> **STATED PROBLEM**
In the material below, find all lines with the string "from" and copy them.

> **RECORD SET**

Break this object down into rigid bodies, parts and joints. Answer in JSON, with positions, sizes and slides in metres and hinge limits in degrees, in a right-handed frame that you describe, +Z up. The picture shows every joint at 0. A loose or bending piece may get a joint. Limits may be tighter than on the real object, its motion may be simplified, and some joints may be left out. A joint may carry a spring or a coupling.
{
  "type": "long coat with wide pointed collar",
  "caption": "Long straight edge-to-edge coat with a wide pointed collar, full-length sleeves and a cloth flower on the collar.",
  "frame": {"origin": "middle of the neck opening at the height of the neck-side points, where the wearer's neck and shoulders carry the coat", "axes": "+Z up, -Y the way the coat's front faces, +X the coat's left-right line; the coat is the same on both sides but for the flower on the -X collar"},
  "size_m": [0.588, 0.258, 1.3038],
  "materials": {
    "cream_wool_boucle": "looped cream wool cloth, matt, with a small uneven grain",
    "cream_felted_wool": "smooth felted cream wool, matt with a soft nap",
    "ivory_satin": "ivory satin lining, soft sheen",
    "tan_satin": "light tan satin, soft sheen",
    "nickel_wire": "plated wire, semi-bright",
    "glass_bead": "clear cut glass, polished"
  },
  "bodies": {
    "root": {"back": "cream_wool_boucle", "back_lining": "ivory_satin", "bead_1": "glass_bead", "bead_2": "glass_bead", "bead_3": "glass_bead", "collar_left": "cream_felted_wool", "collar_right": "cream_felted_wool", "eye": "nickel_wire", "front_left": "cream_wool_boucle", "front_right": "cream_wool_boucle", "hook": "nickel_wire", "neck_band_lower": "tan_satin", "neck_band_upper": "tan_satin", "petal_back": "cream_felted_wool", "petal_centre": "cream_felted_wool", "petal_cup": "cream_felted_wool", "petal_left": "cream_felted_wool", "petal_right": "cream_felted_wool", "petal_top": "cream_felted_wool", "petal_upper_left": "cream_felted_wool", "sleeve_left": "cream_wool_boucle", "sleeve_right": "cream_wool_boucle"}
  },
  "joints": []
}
---
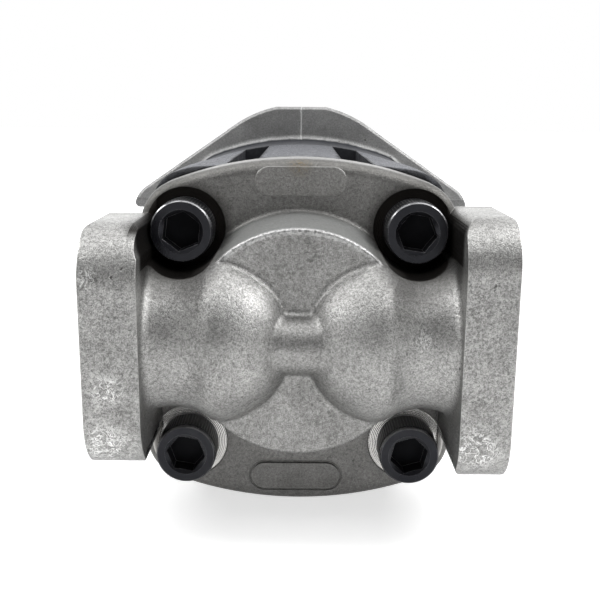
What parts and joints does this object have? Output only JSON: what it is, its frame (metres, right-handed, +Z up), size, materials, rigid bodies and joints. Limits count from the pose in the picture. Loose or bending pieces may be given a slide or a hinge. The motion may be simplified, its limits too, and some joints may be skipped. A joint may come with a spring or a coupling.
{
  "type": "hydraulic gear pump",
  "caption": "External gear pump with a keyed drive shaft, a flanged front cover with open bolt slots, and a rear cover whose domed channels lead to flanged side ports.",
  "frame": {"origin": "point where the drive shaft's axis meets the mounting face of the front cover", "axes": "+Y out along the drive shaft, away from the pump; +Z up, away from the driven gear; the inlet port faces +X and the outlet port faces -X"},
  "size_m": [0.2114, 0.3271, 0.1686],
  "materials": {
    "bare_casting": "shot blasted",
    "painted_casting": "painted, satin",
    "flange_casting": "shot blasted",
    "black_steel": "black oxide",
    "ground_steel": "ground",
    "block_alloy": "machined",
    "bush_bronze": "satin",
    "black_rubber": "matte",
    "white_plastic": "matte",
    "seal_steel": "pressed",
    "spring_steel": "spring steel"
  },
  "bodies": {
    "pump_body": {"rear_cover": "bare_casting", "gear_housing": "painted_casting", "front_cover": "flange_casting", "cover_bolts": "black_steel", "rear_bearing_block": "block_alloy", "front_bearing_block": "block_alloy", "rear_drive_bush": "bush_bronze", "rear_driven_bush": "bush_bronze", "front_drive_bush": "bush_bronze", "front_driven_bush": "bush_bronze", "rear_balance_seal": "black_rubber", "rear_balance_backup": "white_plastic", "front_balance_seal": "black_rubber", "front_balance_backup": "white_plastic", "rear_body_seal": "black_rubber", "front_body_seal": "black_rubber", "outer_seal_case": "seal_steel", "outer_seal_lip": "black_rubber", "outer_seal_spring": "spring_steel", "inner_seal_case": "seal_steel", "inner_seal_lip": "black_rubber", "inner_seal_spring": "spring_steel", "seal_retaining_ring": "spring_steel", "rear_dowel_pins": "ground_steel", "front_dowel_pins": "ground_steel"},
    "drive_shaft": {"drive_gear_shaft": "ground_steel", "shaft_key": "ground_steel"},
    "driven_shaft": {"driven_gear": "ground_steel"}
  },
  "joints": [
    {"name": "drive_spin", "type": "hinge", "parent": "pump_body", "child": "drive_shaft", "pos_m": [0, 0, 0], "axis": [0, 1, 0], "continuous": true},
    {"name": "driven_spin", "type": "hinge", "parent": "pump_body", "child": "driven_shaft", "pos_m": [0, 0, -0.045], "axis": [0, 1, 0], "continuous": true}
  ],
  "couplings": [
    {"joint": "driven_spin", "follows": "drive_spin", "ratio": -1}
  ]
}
...
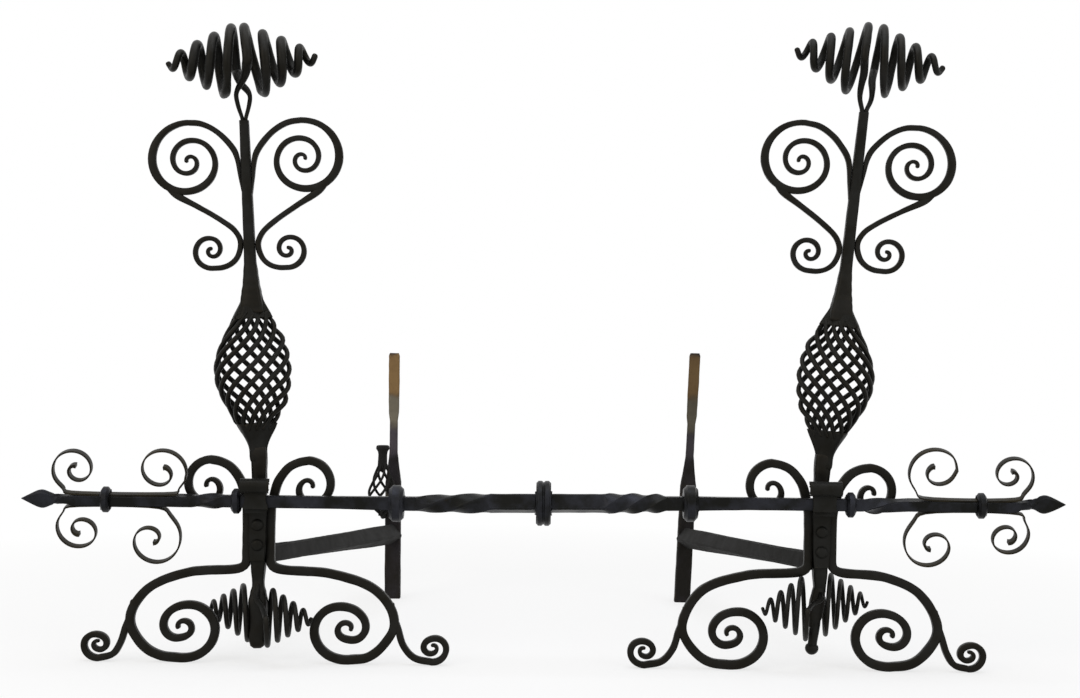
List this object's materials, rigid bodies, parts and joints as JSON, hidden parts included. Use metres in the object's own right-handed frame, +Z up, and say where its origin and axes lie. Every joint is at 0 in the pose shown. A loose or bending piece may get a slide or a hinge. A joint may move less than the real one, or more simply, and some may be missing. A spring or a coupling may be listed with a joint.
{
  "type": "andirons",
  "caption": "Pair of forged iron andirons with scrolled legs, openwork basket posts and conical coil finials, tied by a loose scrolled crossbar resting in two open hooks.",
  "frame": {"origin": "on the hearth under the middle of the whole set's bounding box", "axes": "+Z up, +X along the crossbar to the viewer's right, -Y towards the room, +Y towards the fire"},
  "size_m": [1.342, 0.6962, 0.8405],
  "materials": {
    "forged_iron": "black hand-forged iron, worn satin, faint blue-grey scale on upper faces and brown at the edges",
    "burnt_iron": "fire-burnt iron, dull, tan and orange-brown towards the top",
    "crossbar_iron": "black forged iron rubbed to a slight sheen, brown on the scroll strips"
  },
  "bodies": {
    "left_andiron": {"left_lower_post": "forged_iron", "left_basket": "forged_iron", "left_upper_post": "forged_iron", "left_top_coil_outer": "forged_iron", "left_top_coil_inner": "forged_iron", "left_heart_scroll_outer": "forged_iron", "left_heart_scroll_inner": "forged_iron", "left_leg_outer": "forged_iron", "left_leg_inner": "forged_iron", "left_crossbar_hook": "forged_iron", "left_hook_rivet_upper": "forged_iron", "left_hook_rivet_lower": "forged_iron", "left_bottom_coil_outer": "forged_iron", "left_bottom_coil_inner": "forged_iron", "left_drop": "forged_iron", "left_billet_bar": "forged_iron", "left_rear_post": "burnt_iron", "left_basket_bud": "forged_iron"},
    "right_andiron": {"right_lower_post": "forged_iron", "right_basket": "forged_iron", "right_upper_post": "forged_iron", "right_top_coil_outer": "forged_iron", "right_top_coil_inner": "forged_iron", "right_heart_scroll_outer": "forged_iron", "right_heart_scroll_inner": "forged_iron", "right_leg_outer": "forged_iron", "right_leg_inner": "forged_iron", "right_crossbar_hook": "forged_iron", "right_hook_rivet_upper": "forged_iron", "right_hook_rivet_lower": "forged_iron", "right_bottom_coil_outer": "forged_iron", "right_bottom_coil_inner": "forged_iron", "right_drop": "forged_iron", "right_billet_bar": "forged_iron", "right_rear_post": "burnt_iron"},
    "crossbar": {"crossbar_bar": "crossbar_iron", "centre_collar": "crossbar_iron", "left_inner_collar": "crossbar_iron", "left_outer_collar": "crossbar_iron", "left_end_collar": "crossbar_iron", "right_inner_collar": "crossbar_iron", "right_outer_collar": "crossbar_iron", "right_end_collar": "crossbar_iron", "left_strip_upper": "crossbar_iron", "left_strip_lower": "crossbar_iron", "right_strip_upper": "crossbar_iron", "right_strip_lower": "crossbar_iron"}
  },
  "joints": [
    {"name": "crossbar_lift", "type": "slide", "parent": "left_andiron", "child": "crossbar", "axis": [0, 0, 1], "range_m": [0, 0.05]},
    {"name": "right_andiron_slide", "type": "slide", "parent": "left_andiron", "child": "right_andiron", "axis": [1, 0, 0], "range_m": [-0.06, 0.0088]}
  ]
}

> **THE RESPONSE**
What parts and joints does this object have? Output only JSON: what it is, its frame (metres, right-handed, +Z up), size, materials, rigid bodies and joints. Limits count from the pose in the picture. Loose or bending pieces may be given a slide or a hinge. The motion may be simplified, its limits too, and some joints may be skipped. A joint may come with a spring or a coupling.
  "frame": {"origin": "point where the drive shaft's axis meets the mounting face of the front cover", "axes": "+Y out along the drive shaft, away from the pump; +Z up, away from the driven gear; the inlet port faces +X and the outlet port faces -X"},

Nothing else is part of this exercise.